Please quote exactly the opening lines of the data, from the first line to the one where "import math" appears.

### DATA SECTION
/---

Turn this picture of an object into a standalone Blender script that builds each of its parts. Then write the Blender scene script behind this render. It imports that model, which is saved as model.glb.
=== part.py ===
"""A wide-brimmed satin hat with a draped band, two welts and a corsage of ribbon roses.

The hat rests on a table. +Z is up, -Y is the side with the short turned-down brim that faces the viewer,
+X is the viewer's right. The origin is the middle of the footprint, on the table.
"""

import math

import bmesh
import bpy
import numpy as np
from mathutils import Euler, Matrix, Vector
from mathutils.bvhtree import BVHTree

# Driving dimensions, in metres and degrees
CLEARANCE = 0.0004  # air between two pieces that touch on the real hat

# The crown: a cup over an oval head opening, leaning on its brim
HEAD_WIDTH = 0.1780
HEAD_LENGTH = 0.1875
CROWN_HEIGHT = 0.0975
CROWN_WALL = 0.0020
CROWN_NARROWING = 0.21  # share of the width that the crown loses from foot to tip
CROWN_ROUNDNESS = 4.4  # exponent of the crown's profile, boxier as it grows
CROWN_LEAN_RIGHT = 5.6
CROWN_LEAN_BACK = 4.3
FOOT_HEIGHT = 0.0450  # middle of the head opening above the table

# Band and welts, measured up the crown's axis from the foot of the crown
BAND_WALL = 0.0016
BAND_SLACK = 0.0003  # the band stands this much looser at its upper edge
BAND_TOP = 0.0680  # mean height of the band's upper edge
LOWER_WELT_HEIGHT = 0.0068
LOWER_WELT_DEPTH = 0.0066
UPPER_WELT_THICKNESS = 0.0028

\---

### REPLY
Turn this picture of an object into a standalone Blender script that builds each of its parts. Then write the Blender scene script behind this render. It imports that model, which is saved as model.glb.
=== part.py ===
"""A wide-brimmed satin hat with a draped band, two welts and a corsage of ribbon roses.

The hat rests on a table. +Z is up, -Y is the side with the short turned-down brim that faces the viewer,
+X is the viewer's right. The origin is the middle of the footprint, on the table.
"""

import math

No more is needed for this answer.